■ EXERCISE ■
Examine the material below. Gather every line in which the string "JSON" appears.

## BEGIN INFORMATION SUPPLIED

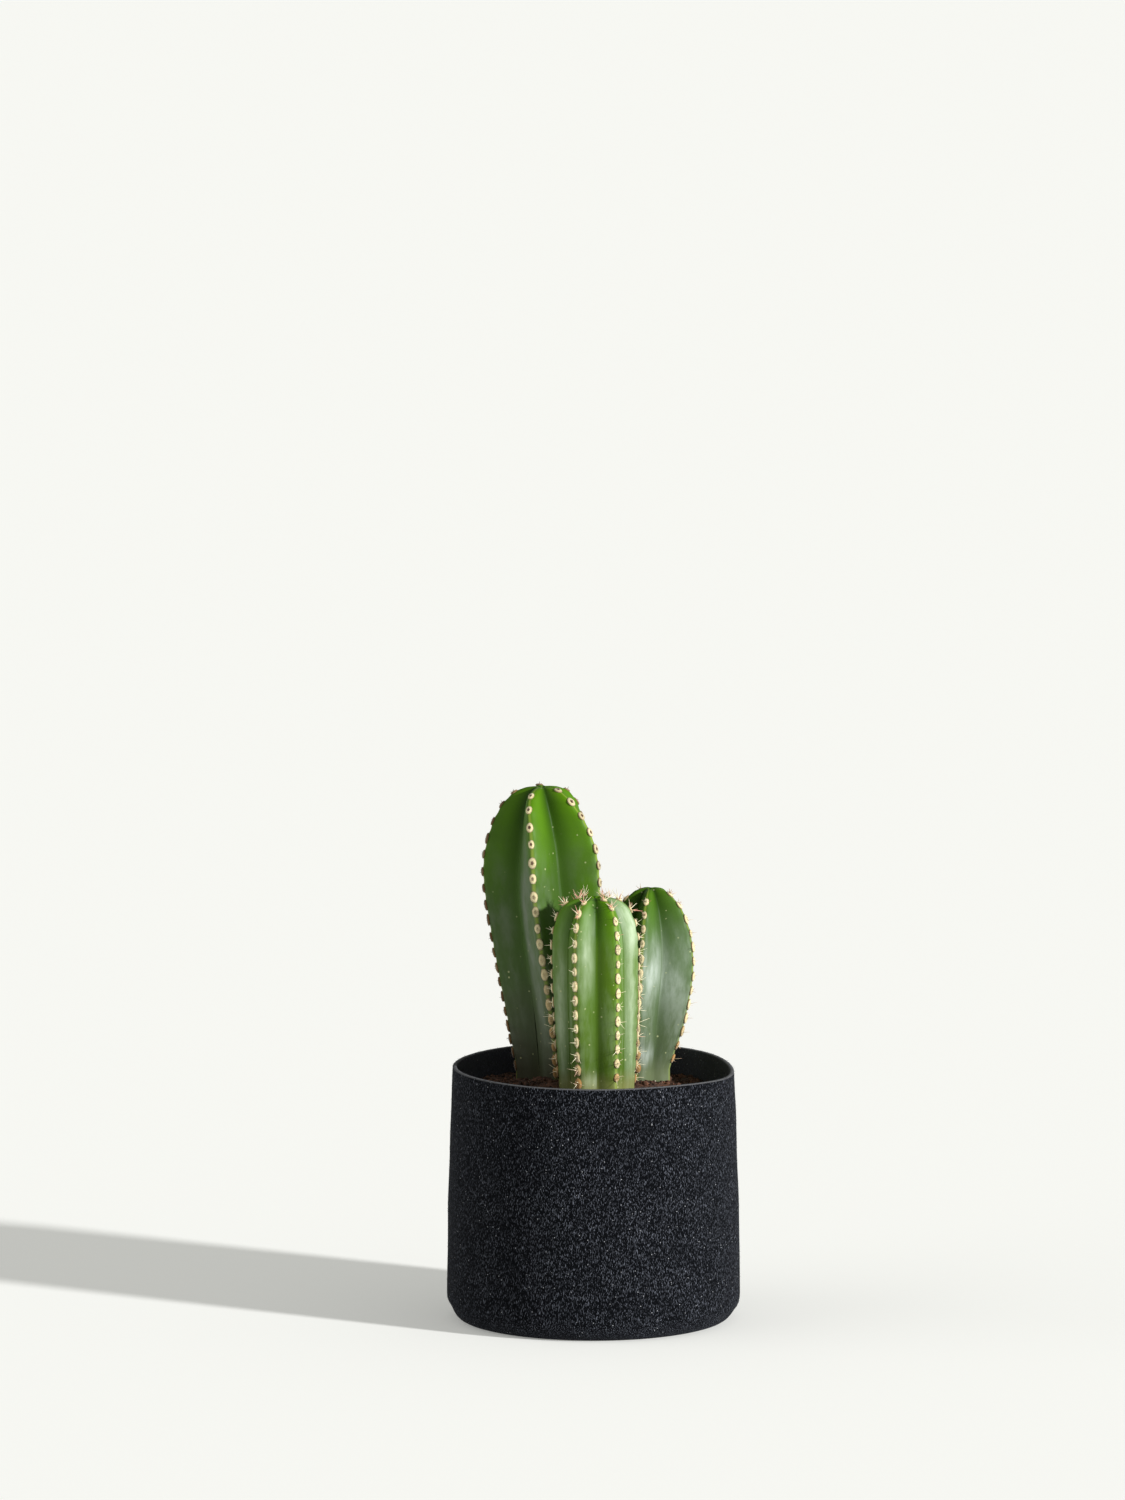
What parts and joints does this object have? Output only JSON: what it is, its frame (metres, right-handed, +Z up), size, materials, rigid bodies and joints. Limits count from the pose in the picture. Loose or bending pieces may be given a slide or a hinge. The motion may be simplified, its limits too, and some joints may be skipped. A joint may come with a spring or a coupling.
{
  "type": "potted column cactus",
  "caption": "Ribbed column cactus stems of different heights, with areoles and spines along the crests, in a round black felt pot of soil.",
  "frame": {"origin": "middle of the pot's flat base, on the surface that the pot stands on", "axes": "+Z up along the stems, -Y towards the viewer with the light green stem in front, +X to the right"},
  "size_m": [0.1516, 0.1517, 0.2739],
  "materials": {
    "felt": "soft pressed black felt with pale fibres, matt",
    "soil": "dark, loose, peaty potting soil, matt",
    "tall_stem_skin": "waxy dark green skin with cream woolly areoles",
    "front_stem_skin": "waxy light green skin with cream woolly areoles and pale spines",
    "right_stem_skin": "waxy grey-green skin with cream woolly areoles and pale spines"
  },
  "bodies": {
    "root": {"felt_pot": "felt", "soil": "soil", "tall_stem": "tall_stem_skin", "front_stem": "front_stem_skin", "right_stem": "right_stem_skin"}
  },
  "joints": []
}
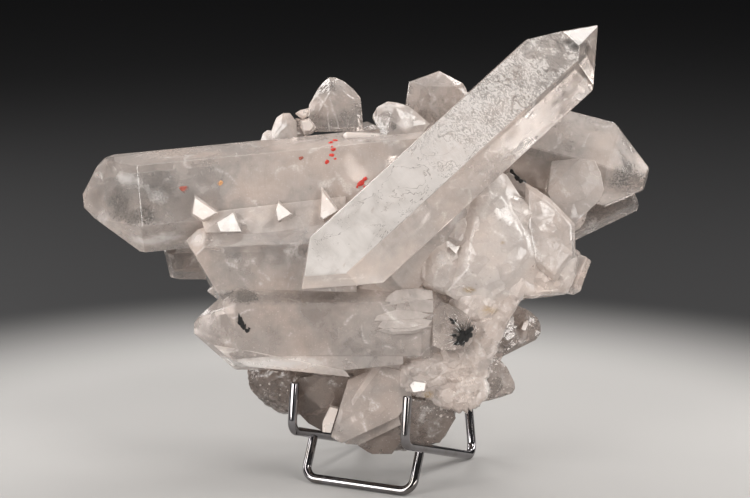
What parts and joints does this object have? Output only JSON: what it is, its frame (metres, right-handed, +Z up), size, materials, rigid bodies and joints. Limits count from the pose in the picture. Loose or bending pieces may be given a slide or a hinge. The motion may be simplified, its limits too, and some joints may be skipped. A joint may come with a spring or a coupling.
{
  "type": "quartz cluster on a wire stand",
  "caption": "Group of intergrown quartz crystals with long pointed ends, resting on a small easel of bent chrome wire.",
  "frame": {"origin": "middle of the footprint of the whole object, on the surface that it stands on", "axes": "+X to the right across the display face, along the greatest length; +Y to the back; +Z up"},
  "size_m": [0.2489, 0.1152, 0.1975],
  "materials": {
    "quartz": "clear to milky, glossy faces",
    "chrome_wire": "polished"
  },
  "bodies": {
    "root": {"cluster": "quartz", "stand_easel": "chrome_wire", "stand_foot": "chrome_wire"}
  },
  "joints": []
}
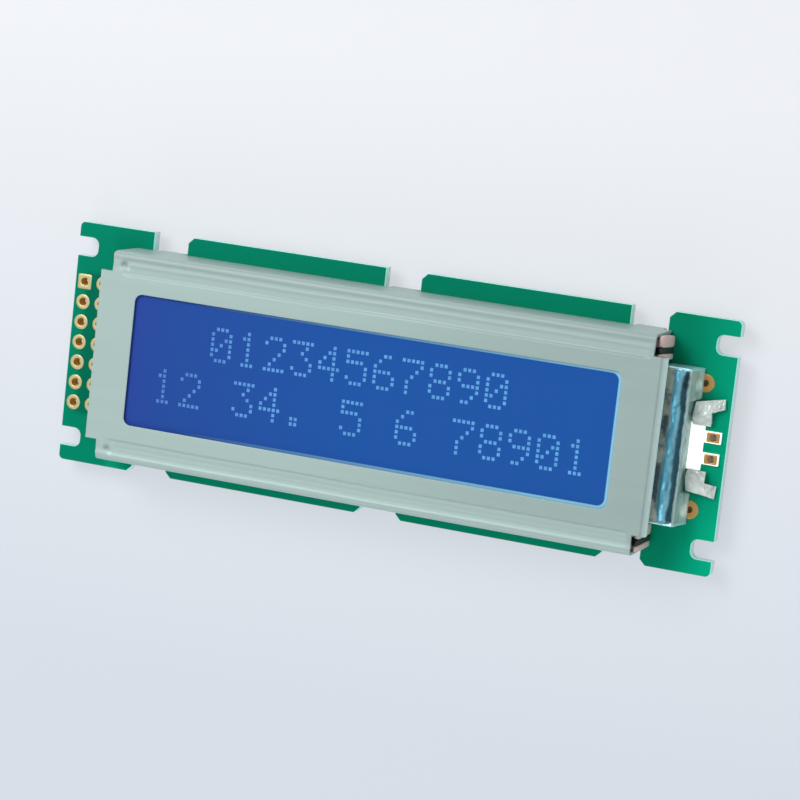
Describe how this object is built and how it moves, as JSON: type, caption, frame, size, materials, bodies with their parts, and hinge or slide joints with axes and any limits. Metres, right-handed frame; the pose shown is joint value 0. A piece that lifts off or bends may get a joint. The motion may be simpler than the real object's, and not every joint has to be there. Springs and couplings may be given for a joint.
{
  "type": "character lcd module",
  "caption": "Character liquid-crystal display module: dot-matrix cell clamped to a circuit board by a folded bezel, with header holes at one end and an edge lamp at the other.",
  "frame": {"origin": "under the middle of the board, on the surface that the resin caps on its back rest on", "axes": "+X along the board from the header holes to the lamp end, +Y across the board to the upper edge of the characters, +Z out of the display's face"},
  "size_m": [0.085, 0.03, 0.0096],
  "materials": {
    "solder_mask_green": "semi-gloss solder mask over glass-epoxy board",
    "gold_plate": "thin gold plating over copper",
    "copper_gold": "warm gold plating over copper",
    "lamp_white": "white laminate",
    "lamp_lens": "white moulding",
    "film_white": "matt white film",
    "guide_clear": "clear moulded guide",
    "foil_mirror": "creased mirror foil",
    "cell_glass": "thin flat glass",
    "polariser_blue": "blue film, semi-gloss",
    "polariser_grey": "grey film",
    "seal_resin": "cured resin",
    "crystal_blue": "liquid crystal layer",
    "plug_resin": "cured clear resin",
    "core_black": "carbon-layered silicone",
    "sponge_pink": "silicone sponge",
    "bezel_paint": "light grey-green satin coat",
    "resin_black": "black potting resin, soft gloss",
    "chip_black": "glazed chip top",
    "chip_tan": "fired ceramic body",
    "terminal_tin": "tinned end caps",
    "solder": "bright solder"
  },
  "bodies": {
    "root": {"pcb": "solder_mask_green", "header_pads": "gold_plate", "contact_fingers": "gold_plate", "spare_lamp_pads": "copper_gold", "lamp_board": "lamp_white", "feed_pads": "copper_gold", "lamps": "lamp_lens", "reflector_film": "film_white", "light_guide": "guide_clear", "diffuser_film": "film_white", "mirror_foil": "foil_mirror", "rear_polariser": "polariser_grey", "rear_glass": "cell_glass", "cell_seal": "seal_resin", "liquid_crystal": "crystal_blue", "fill_plug": "plug_resin", "front_glass": "cell_glass", "front_polariser": "polariser_blue", "connector_cores": "core_black", "connector_sponges": "sponge_pink", "bezel": "bezel_paint", "controller_resin": "resin_black", "driver_resin": "resin_black", "resistor_bodies": "chip_black", "capacitor_bodies": "chip_tan", "chip_terminals": "terminal_tin", "solder_fillets": "solder"}
  },
  "joints": []
}
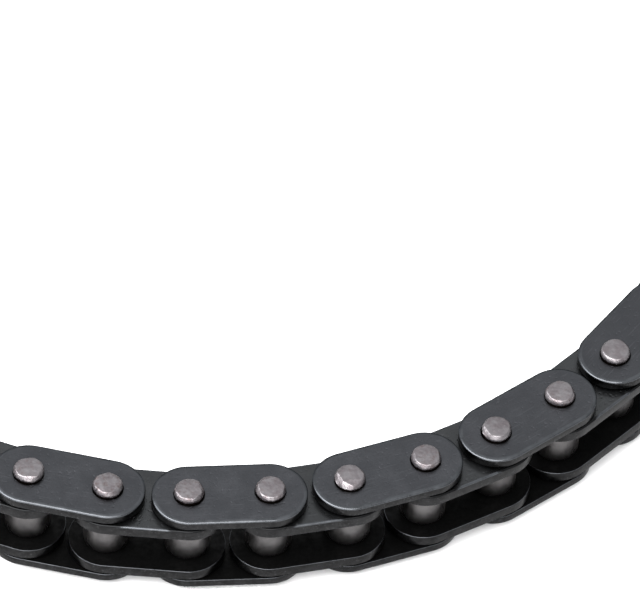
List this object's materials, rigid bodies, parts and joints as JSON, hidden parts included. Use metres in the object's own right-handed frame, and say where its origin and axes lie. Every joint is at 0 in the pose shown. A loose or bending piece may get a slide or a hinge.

## END INFORMATION SUPPLIED

■ ANSWER TO THIS EXERCISE ■
What parts and joints does this object have? Output only JSON: what it is, its frame (metres, right-handed, +Z up), size, materials, rigid bodies and joints. Limits count from the pose in the picture. Loose or bending pieces may be given a slide or a hinge. The motion may be simplified, its limits too, and some joints may be skipped. A joint may come with a spring or a coupling.
What parts and joints does this object have? Output only JSON: what it is, its frame (metres, right-handed, +Z up), size, materials, rigid bodies and joints. Limits count from the pose in the picture. Loose or bending pieces may be given a slide or a hinge. The motion may be simplified, its limits too, and some joints may be skipped. A joint may come with a spring or a coupling.
Describe how this object is built and how it moves, as JSON: type, caption, frame, size, materials, bodies with their parts, and hinge or slide joints with axes and any limits. Metres, right-handed frame; the pose shown is joint value 0. A piece that lifts off or bends may get a joint. The motion may be simpler than the real object's, and not every joint has to be there. Springs and couplings may be given for a joint.
List this object's materials, rigid bodies, parts and joints as JSON, hidden parts included. Use metres in the object's own right-handed frame, and say where its origin and axes lie. Every joint is at 0 in the pose shown. A loose or bending piece may get a slide or a hinge.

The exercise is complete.